Bartosz Malinowski June 4, 2012 at 4:50 pm

“is to recognize the sovereignty [...] by that entity”

Sovereignty should probably refer to “imperium” (administrative and political authority) and not to “dominium” (private law ownership). State authority could have both, or just the “imperium”, or only “dominium” if it owns an area in a foreign country. Private entities do not have any sovereignty, and usually do not even claim to have it.

“For the government to recognize the right of an owner to lunar real estate is no more an “appropriation” or declaration of sovereignty than is our recognition of Israel or Taiwan’s right to exist.”

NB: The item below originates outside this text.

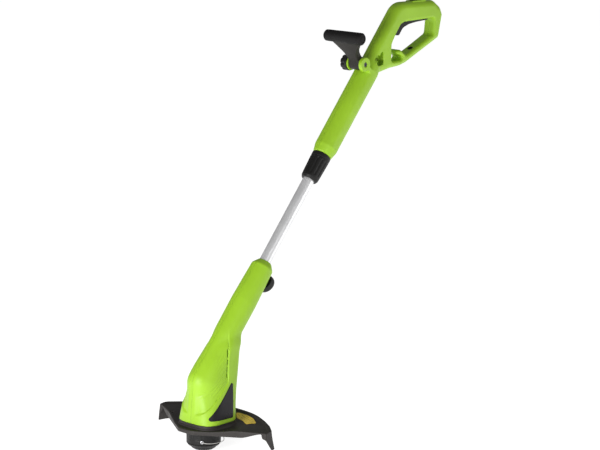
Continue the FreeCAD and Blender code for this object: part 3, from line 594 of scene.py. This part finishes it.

Recognition by the US of Taiwan and Israel is an action in the area of international law. Taiwan or Israel do have their own sovereignty and are legally equal to the US and legally do not need any action from the US to exist, not even any recognition.

This is completely different from recognition of a private entity’s “right”, because by recognizing that a private entity owns an area on the Moon, US would in fact declare that substantive law rules unilaterally imposed by its legislative body can result in someone becoming an owner. Whatever you all will say, no one outside of US will accept this way of appropriation, and there will be no bilateral agreements with any country aligned with the EU/EFTA, Russia or China. Also, none will accept actions against its citizens based on any US-reognized claims, be it by US govt or by its citizens. No foreign court will probably accept these claims. How comfortable it would be for a serious international corporation?

This is because of Article I of OST: “[...] Outer space, including the moon and other celestial bodies, shall be free for exploration and use by all States without discrimination of any kind, on a basis of equality and in accordance with international law, and there shall be free access to all areas of celestial bodies.”

So, any unilateral claims recognition can be either contrary to OST, or amount to rather useless registration of a de facto possessing by someone.

Example of Planetary Resources clearly shows that any unilateral claims recognition or lack thereof would not influence making business by Planetary Resources: they can go and mine whatever they wish, even now there is nothing in OST that prohibits them to limitlessly use outer space.

“one of these lefties that thinks that your rights are actually privileges granted to you by government”

If you find any books concerning history of the institution of property in medieval and modern Europe, you could as well call him a monarchist.

As a non-leftist (even though I am from Europe) I’d tell you he is right: it is only up to you to physically take something into your de facto possession and it is only up to you claim that the thing is yours. But it depends upon the state authority to make others think the same way and coerce them not to violate your possession, or even ownership. Where does your right begin if there is no community of people to defend it, and if everyone ignores it? A right is anything that other people allow yo to have. You are not a lonely island.